La Commissione Ue ha deferito l’Italia alla Corte di Giustizia Europea a causa degli elevati e persistenti livelli di PM10 nell’aria in otto regioni, per un totale di 28 aree critiche; tra queste aree individuate troviamo per la Puglia l’area industriale di Bari, nella quale i limiti giornalieri sono stati superati anche per 89 giorni consecutivi!
A conferma che l’aria del capoluogo regionale è tutt’altro che salubre è il rapporto Oasi 2017 della Bocconi. La città di Taranto risulta ultima tra le province pugliesi per incidenza di patologie tumorali, mentre Bari è al primo posto.
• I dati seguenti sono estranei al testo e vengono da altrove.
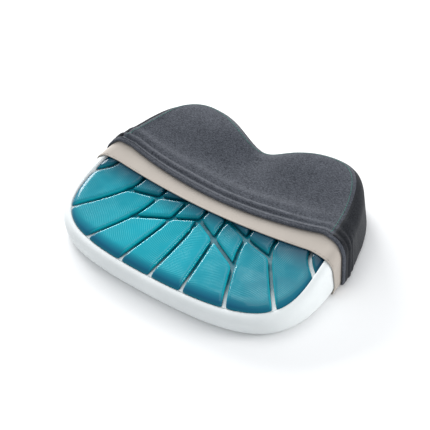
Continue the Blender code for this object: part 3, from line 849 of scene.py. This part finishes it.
def mouth_line(bm, spacing):
    """Points, outward normals and lengths along a cut fabric's mouth, from the left base to the right."""
    bm.normal_update()
    edges = [edge for edge in bm.edges if edge.is_boundary]
    links = {}
    for edge in edges:
        for vert in edge.verts:
            links.setdefault(vert, []).append(edge.other_vert(vert))
    base = min(vert.co.z for vert in links) + 0.0002
    on_mouth = {vert for vert in links if vert.co.z > base}
    ends = [vert for vert in on_mouth if any(other not in on_mouth for other in links[vert])]
    vert = min(ends, key=lambda item: item.co.x)
    path, seen = [vert], {vert}
    while True:
        onwards = [other for other in links[vert] if other in on_mouth and other not in seen]
        if not onwards:
            break
        vert = onwards[0]
        seen.add(vert)
        path.append(vert)
    points = np.array([item.co for item in path])
    normals = np.array([item.normal for item in path])
    along = lengths_along(points)
    wanted = np.linspace(0.0, along[-1], int(along[-1] / spacing))
    points = read_along(points, along, wanted)
    normals = read_along(normals, along, wanted)
    for _ in range(6):
        points[1:-1] = (points[:-2] + points[1:-1] * 2 + points[2:]) / 4
        normals[1:-1] = (normals[:-2] + normals[1:-1] * 2 + normals[2:]) / 4
    return points, normals / np.linalg.norm(normals, axis=1)[:, None], wanted


HEM_UV_STEP = 0.001         # length across a hem from one point of its profile to the next, in its UV map


def sweep_hem(line, profile):
    """A hem along a mouth line; the profile's points are (forward, outwards) from the line, one row of them
    for each point of the line."""
    points, normals, along = line
    tangent = np.gradient(points, axis=0)
    tangent /= np.linalg.norm(tangent, axis=1)[:, None]
    forward = np.cross(normals, tangent)
    forward *= np.where(forward[:, 1] > 0, -1, 1)[:, None]
    grid = points[:, None] + forward[:, None] * profile[..., :1] + normals[:, None] * profile[..., 1:]
    return quad_surface(grid, along[:, None], np.arange(profile.shape[1]) * HEM_UV_STEP)


def close_ends(bm):
    """Welds a swept roll's long seam and caps its two ends."""
    bmesh.ops.remove_doubles(bm, verts=bm.verts, dist=0.000001)
    bmesh.ops.holes_fill(bm, edges=[edge for edge in bm.edges if edge.is_boundary], sides=0)
    bmesh.ops.recalc_face_normals(bm, faces=bm.faces)


def build_liner(settings):
    plan = Plan(560)
    material = jersey_finish(settings.colour)
    bm = ring_surface(plan, fabric_rows(plan, LINER_OFFSET, LINER_BASE))
    cut_mouth(bm, LINER_MOUTH)
    line = mouth_line(bm, 0.002)
    sleeve = new_piece("liner_sleeve", bm, material)
    thicken(sleeve, LINER_THICKNESS)
    finish_piece(sleeve, "inner_liner", "liner_fabric", "liner_shell")
    radius = settings.hem_radius
    turn = np.linspace(0, math.tau, 13)
    profile = np.column_stack([radius * 1.2 * (1 + np.cos(turn)), radius * (1.05 + np.sin(turn))])
    bm = sweep_hem(line, np.broadcast_to(profile, (len(line[0]), *profile.shape)))
    close_ends(bm)
    hem = new_piece("liner_rolled_hem", bm, material)
    finish_piece(hem, "inner_liner", "liner_fabric", "liner_hem")


# Folds behind the cover's front edge: distance behind it, half width, height on top and height on the wall
FOLDS = (
    (0.0060, 0.0042, 1.00, 0.60),
    (0.0185, 0.0036, 1.05, 1.00),
    (0.0345, 0.0070, 0.60, 0.25),
    (0.0110, 0.0022, 0.00, 0.55),
    (0.0275, 0.0032, 0.10, 0.60),
)
EVEN_FOLD = 0.01            # a fold nearer the front edge than this keeps its height on the right


def plan_noise(points, x_scale, y_scale, level):
    return np.array([noise.noise(Vector((x * x_scale, y * y_scale, level))) for x, y, _ in points])


def folds_behind(points):
    """Distance behind the cover's front edge, closer set at the left, with a slight wander."""
    behind = points[:, 1] - mouth_y(points, COVER_MOUTH)
    wander = plan_noise(points, 9, 9, 3.7)
    closer = 1 + 0.25 * smooth_step(-points[:, 0], 0.04, 0.20)
    return behind * closer + 0.0018 * wander * smooth_step(behind, 0.006, 0.02)


def ridges(points, settings):
    """How far the drawn back cover stands out in folds behind its front edge."""
    x = points[:, 0]
    behind = folds_behind(points)
    wall = smooth_step(np.abs(x), 0.203, 0.222)
    height = np.zeros(len(points))
    fade = 1 - 0.60 * smooth_step(x, 0.06, 0.17)
    for middle, width, on_top, on_wall in FOLDS:
        share = on_top * (fade if middle > EVEN_FOLD else 1) * (1 - wall) + on_wall * wall
        height += share * np.exp(-((behind - middle) / width) ** 2)
    small = plan_noise(points, 34, 70, 9.1)
    calm = 1 - smooth_step(behind, 0.03, 0.10)
    return settings.fold_height * height + 0.0004 * small * calm


def away_from(points, line):
    """Distance in plan of points from a finely spaced line."""
    tree = KDTree(len(line))
    for index, (x, y) in enumerate(line):
        tree.insert((x, y, 0.0), index)
    tree.balance()
    return np.array([tree.find((x, y, 0.0))[2] for x, y, _ in points])


def outwards_at(points, normals):
    """Normals that turn level towards a wall's foot, so that what stands out there stays off the floor."""
    level = normals * np.column_stack([np.ones((len(points), 2)), smooth_step(points[:, 2], 0.002, ROUND)])
    return level / np.linalg.norm(level, axis=1)[:, None]


PUFF_HEIGHT, PUFF_PLACE, PUFF_WIDTH = 0.0006, 0.0045, 0.0028
SEAM_DEPTH, SEAM_WIDTH = 0.0004, 0.0014


def seam_puff(away):
    """Fabric pulled in at a seam and puffed up beside it; away is the distance from the seam in plan."""
    puff = PUFF_HEIGHT * np.exp(-((away - PUFF_PLACE) / PUFF_WIDTH) ** 2)
    return puff - SEAM_DEPTH * np.exp(-(away / SEAM_WIDTH) ** 2)


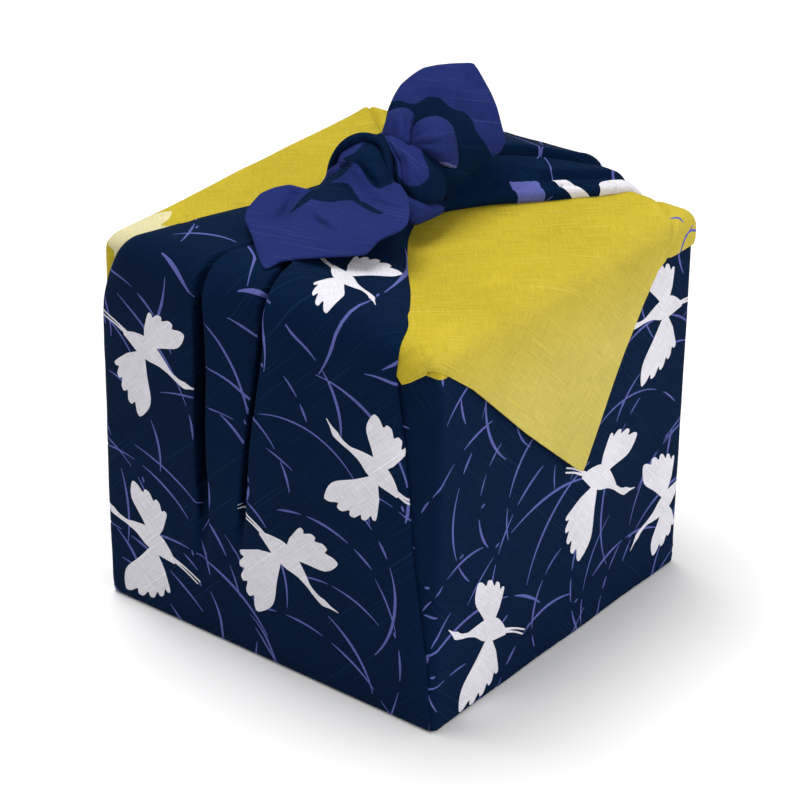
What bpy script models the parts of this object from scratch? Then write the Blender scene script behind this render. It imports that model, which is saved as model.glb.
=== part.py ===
"""A cube wrapped in one square cloth, tied on top with a square knot.

The cloth is one piece, so it is one closed solid. A rounded cube gives the wrapped form, and
every layer of cloth that lies or hangs on it is lofted on the cube's faces and joined to it:
a flap over the top whose corner hangs down the right side, a pleated panel up the front and
another up the back, the square knot that they are tied in, and the knot's two free corners.

Metres, +Z up. The origin is the middle of the flat base. -Y is the front, with the pleated
panel, and +X is the side that the flap's corner hangs down.
"""
import math
from collections import namedtuple

import bmesh
import bpy
from mathutils import Matrix, Vector

# --- Driving dimensions -----------------------------------------------------------------------
WIDTH = 0.165            # the wrapped cube, over its cloth
HEIGHT = 0.162
EDGE_RADIUS = 0.006      # how round the cloth makes the cube's top edges
UPRIGHT_RADIUS = 0.0025  # its upright edges, where the cloth is pulled tight
BASE_RADIUS = 0.0015     # and the edges that it stands on
SHEET = 0.002            # thickness of a free layer of cloth with its hem
ROOT_DEPTH = 0.004       # how far a lofted layer reaches into the cube, to be one with it
HALF = WIDTH / 2

PART_NAME = "furoshiki_cloth"
NAVY = (0.010, 0.026, 0.055, 1.0)
CLOTH_ROUGHNESS = 0.85
SHARP_ANGLE = math.radians(40)    # faces that meet at more than this are shaded as a crease

# A panel climbs a side face and runs on over the top to the knot. "up" is the distance from
# the base edge, as if the top edge were sharp; left and right are its folded edges; "rise" is
# how far its surface stands off the cube at the folds, and "crown" how much more in its middle.
PanelRow = namedtuple("PanelRow", "up left right rise crown")

FRONT_PANEL = (
    PanelRow(0.004, -0.0812, 0.0812, -0.0008, 0.0000),
    PanelRow(0.030, -0.0815, 0.0780, 0.0010, 0.0004),
    PanelRow(0.074, -0.0815, 0.0706, 0.0014, 0.0014),
    PanelRow(0.120, -0.0815, 0.0662, 0.0018, 0.0024),
    PanelRow(0.145, -0.0812, 0.0618, 0.0020, 0.0032),
    PanelRow(0.160, -0.0785, 0.0622, 0.0020, 0.0038),
    PanelRow(0.170, -0.0690, 0.0590, 0.0018, 0.0046),
    PanelRow(0.182, -0.0630, 0.0510, 0.0018, 0.0060),
    PanelRow(0.196, -0.0570, 0.0405, 0.0018, 0.0084),
    PanelRow(0.210, -0.0480, 0.0280, 0.0020, 0.0120),
    PanelRow(0.222, -0.0400, 0.0190, 0.0024, 0.0160),
    PanelRow(0.232, -0.0330, 0.0140, 0.0030, 0.0185),
)

BACK_PANEL = (
    PanelRow(0.004, -0.0812, 0.0812, -0.0008, 0.0000),
    PanelRow(0.030, -0.0780, 0.0780, 0.0010, 0.0004),
    PanelRow(0.074, -0.0715, 0.0725, 0.0014, 0.0010),
    PanelRow(0.120, -0.0645, 0.0690, 0.0018, 0.0018),
    PanelRow(0.145, -0.0600, 0.0665, 0.0022, 0.0036),
    PanelRow(0.160, -0.0560, 0.0645, 0.0028, 0.0056),
    PanelRow(0.172, -0.0495, 0.0600, 0.0034, 0.0080),
    PanelRow(0.186, -0.0400, 0.0500, 0.0038, 0.0106),
    PanelRow(0.200, -0.0290, 0.0385, 0.0040, 0.0128),
    PanelRow(0.214, -0.0180, 0.0285, 0.0040, 0.0150),
    PanelRow(0.228, -0.0120, 0.0210, 0.0040, 0.0170),
)
PANEL_FULLNESS = 0.6        # below 1, a panel rises steeply from its folds and is flat in between
FOLD_SHARE = 0.06           # how much of a panel's width its folded edge takes, with no pleat in it
FOOT_END = 0.06             # up to here a panel may lie flush with the cube
LEAST_STAND = 0.0007        # above it, the least that it stands off the cube

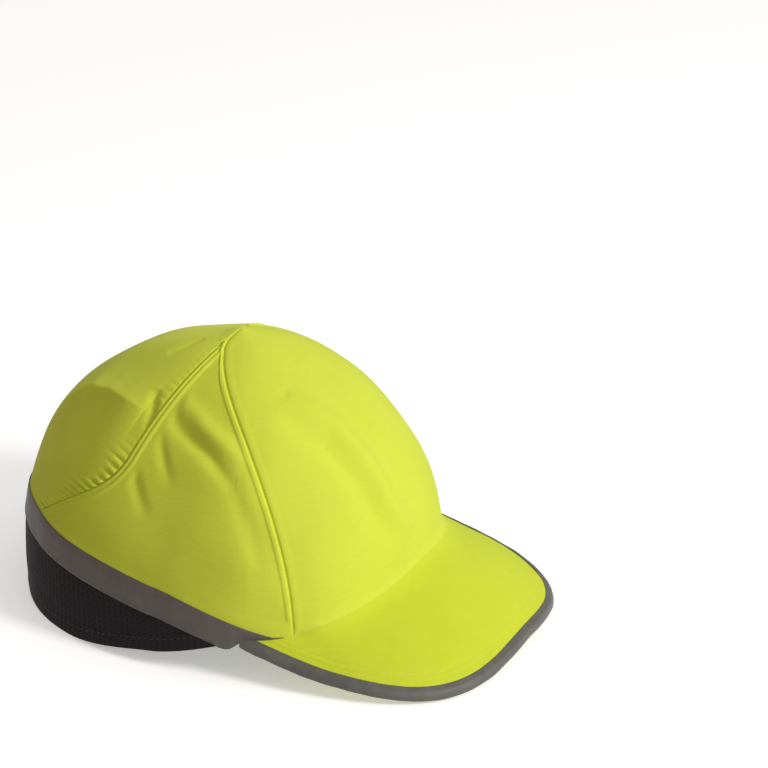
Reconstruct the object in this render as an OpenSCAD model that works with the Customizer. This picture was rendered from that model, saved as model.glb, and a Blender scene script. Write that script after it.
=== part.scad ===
// Bump cap: a cloth baseball-style cap over a removable hard insert, with a hook-and-loop size strap.
// Millimetres. +Z is up, the peak points to -Y, the wearer's left is +X, and the ground is z = 0.
// Angles on the crown run from the middle of the front towards the wearer's left.

/* [Crown] */
// Length of the crown in front of its middle, at the rim
front_reach = 92; // [80:0.5:110]
// Length of the crown behind its middle, at the rim
back_reach = 108; // [90:0.5:125]
// Half the width of the crown, at the rim
half_width = 93; // [80:0.5:100]
// Height of the crown above the ground, without its small point
crown_height = 128.5; // [110:0.5:170]
// Squareness of the outline seen from above, where 2 is an ellipse
outline_power = 2.4; // [2:0.05:4]
// How far behind the middle the top of the crown lies
apex_back = 2; // [-10:0.5:20]
// Height of the small point that the seams draw up at the top
apex_tent = 6; // [0:0.5:12]
// Share of the crown's radius that the point spreads over
apex_spread = 0.2; // [0.05:0.01:0.4]
// Share by which the back of the crown is drawn in at the ground
back_tuck = 0.05; // [0:0.01:0.15]
// Height at which the back starts to draw in
tuck_height = 60; // [30:1:90]
// Roundness of the crown across: front, side, back corner, back
across_fullness = [1.78, 2.34, 2.03, 1.77];
// Roundness of the crown upwards: front, side, back corner, back
upward_fullness = [1.87, 1.5, 2, 3.48];

/* [Peak] */
// How far the peak reaches in front of the crown, seen from above
peak_reach = 58; // [40:0.5:90]
// Half the width of the peak
peak_half_width = 87.5; // [70:0.5:110]
// Squareness of the peak's outline
peak_power = 3; // [2:0.1:5]
// Height of the rim at the middle of the front
peak_root_height = 32.6; // [10:0.5:50]
// Fall of the peak's surface for each millimetre forward
peak_slope = 0.25; // [0:0.01:0.8]
// Extra fall for each square millimetre in front of the crown
peak_droop = 0.003; // [0:0.0005:0.01]
// Radius that the peak is bent to from side to side
peak_bend_radius = 167; // [90:1:400]
// Angle on the crown at which the peak ends on each side
peak_end_angle = 64; // [40:1:80]
// Angle over which the rim falls from the peak's ends to the ground
rim_fall_angle = 50; // [20:1:90]
// Width of the binding on each face of the peak
binding_width = 4; // [3:0.5:12]
// Thickness of the stiff board in the peak
board_thickness = 1.2; // [0.8:0.1:4]

/* [Cloth] */
// Thickness of the crown panels
cloth = 1.2; // [0.5:0.1:2]
// Thickness of tapes and covers
tape = 0.6; // [0.3:0.1:1.5]
// Space left between neighbouring pieces
clear = 0.3; // [0.1:0.05:0.6]
// Width of the reflective band
band_width = 13; // [8:0.5:30]
// Angle at which the reflective band starts behind the peak
band_start = 56; // [45:1:70]
// Height of the reflective band's upper edge at the back
band_top_back = 49.3; // [40:0.1:80]
// Angle on the crown at which the band stops climbing
band_level_angle = 144; // [110:1:170]
// Width of the sweatband
sweatband_width = 31; // [20:1:45]
// Thickness of the sweatband
sweatband_thickness = 1.6; // [1:0.1:5]
// Angle at which the sweatband ends on each side
sweatband_end = 140; // [120:1:160]
// Width of the tapes over the seams inside
seam_tape_width = 12; // [6:0.5:20]

/* [Back opening] */
// Half the angle that the arched opening takes at the back
arch_half_angle = 21; // [12:0.5:30]
// Height of the arched opening
arch_height = 31; // [20:0.5:60]
// Width of the binding round the arch
arch_binding_width = 4; // [2:0.5:8]

/* [Strap] */
// Width of both straps
strap_width = 18; // [12:0.5:30]
// Thickness of the strap webbing
strap_thickness = 1.4; // [0.8:0.1:3]
// Thickness of the hook tape and of the loop tape
grip_thickness = 0.8; // [0.4:0.1:1.5]
// Height of the straps' lower edge
strap_bottom = 3.5; // [1:0.5:15]
// Outer radius of the hook strap, which slides round this arc
strap_radius = 104.5; // [90:0.5:160]
// Where the arc's centre lies in front of the middle of the cap
strap_centre_front = 1.8; // [0:0.1:60]
// Angle from the middle of the back to either sewn strap end
strap_root_angle = 30.5; // [15:0.5:36]
// Angle from the middle of the back to the loop tape's two ends
loop_tape_angle = 18; // [10:0.5:24]
// Angle from the middle of the back to the line where the flap starts to peel
peel_angle = 10; // [5:0.5:18]
// Angle from the middle of the back to the flap's tip
flap_tip_angle = 8; // [4:0.5:16]

/* [Insert] */
// Depth of the hard shell's outer face below the crown's surface
shell_depth = 3.8; // [2:0.1:8]
// Thickness of the hard shell
shell_thickness = 2.4; // [1.5:0.1:4]
// Height of the shell's edge at the front
shell_edge_front = 68; // [40:1:90]
// Height of the shell's edge at the back
shell_edge_back = 76; // [50:1:100]
// Thickness of the foam pads
pad_thickness = 6; // [3:0.5:12]
// Side of the square hook-and-loop patches that hold the insert
patch_angle = 16; // [8:1:30]

/* [Hidden] */
// Where the seams run: angle at the rim, bend, and the height share where they meet.
side_seam_foot = 49.5;
side_seam_bend = 64;
side_seam_reach = 2.2;
rear_seam_angle = 97;
rear_seam_lean = 17;
rear_seam_bend = 372;
rear_seam_straight = 0.518;
seam_gap = 0.3;
rear_seam_foot = 0.26;
seams_meet = 0.965;

// Degrees on the crown for each millimetre along the rim at the back.
arch_degrees = 0.5;

// Where the band's ends hang below the rim, how widely, and how far.
band_end_angle = 69.5;
band_end_spread = 2.8;
band_end_drop = 2.5;

// How late the peak's edge turns in to the crown at its ends.
peak_end_closing = 24;

// How far an edge lies inside the line that a folded strip follows round it, and how far the peak's
// covers stop inside that line.
edge_inset = 1;
cover_inset = 1.5;

// The layers of the peak, measured down from its upper face.
cover = 0.7;
board_top = cover + clear/2;
board_bottom = board_top + board_thickness;
under_top = board_bottom + clear/2;
under_bottom = under_top + cover;

// The layers under the crown's surface.
lining_depth = cloth + clear;
seam_tape_depth = lining_depth + clear/2;
pad_depth = shell_depth + shell_thickness + clear/2;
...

A questo punto ci chiediamo: ma il presidente Emiliano, per 10 anni sindaco di Bari, perché non ha mai denunciato la questione, né si è mai interessato della qualità ambientale nell’area industriale barese? Certo, parlare dell’inquinamento a Bari non ha lo stesso “effetto mediatico” di parlare dell’Ilva di Taranto. E ci guardiamo bene dal sostenere che la soluzione sarebbe la chiusura dell’area industriale barese, se dovessimo applicare gli stessi criteri adottati dal presidente e dai consiglieri pentastellati per l’ Ilva… Lo stabilimento siderurgico tarantino sicuramente non è rose e fiori, inquina da decenni ed è assolutamente necessario rendere compatibile la produzione con gli standard ambientali, procedere alla bonifica del territorio e alla messa in sicurezza degli impianti, garantendo però che nessuno dei 20.000 posti di lavoro tra diretti e indotto vada perso se si vuole evitare una “macelleria sociale”. Questo percorso va fatto con senso di responsabilità ed evitando di incorrere in facili populismi, soprattutto se non si conosce l’ABC di uno stabilimento siderurgico. Chi parla di chiusura dovrebbe infatti spiegare come ricollocare la forza lavoro e quale impatto tale chiusura avrebbe sul Pil nazionale, senza considerare che l’Italia sarebbe costretta a compensare, aumentando le importazioni di acciaio dall’estero, non essendo già oggi in grado di soddisfare il mercato interno.
Un primo importante passo sarebbe quello di sostituire gli attuali commissari, la cui gestione si è caratterizzata per un aumento costante delle perdite, un non rispetto degli impegni presi con il Mise, nonché per una politica di gestione delle risorse umane, con innesti e promozioni, a dir poco discutibili.
Pertanto auspichiamo, nell’interesse dei cittadini e dei lavoratori tarantini, che la trattativa tra il gruppo Mittal e i sindacati si concluda positivamente in tempi brevi, prima che qualcuno combini altri guai.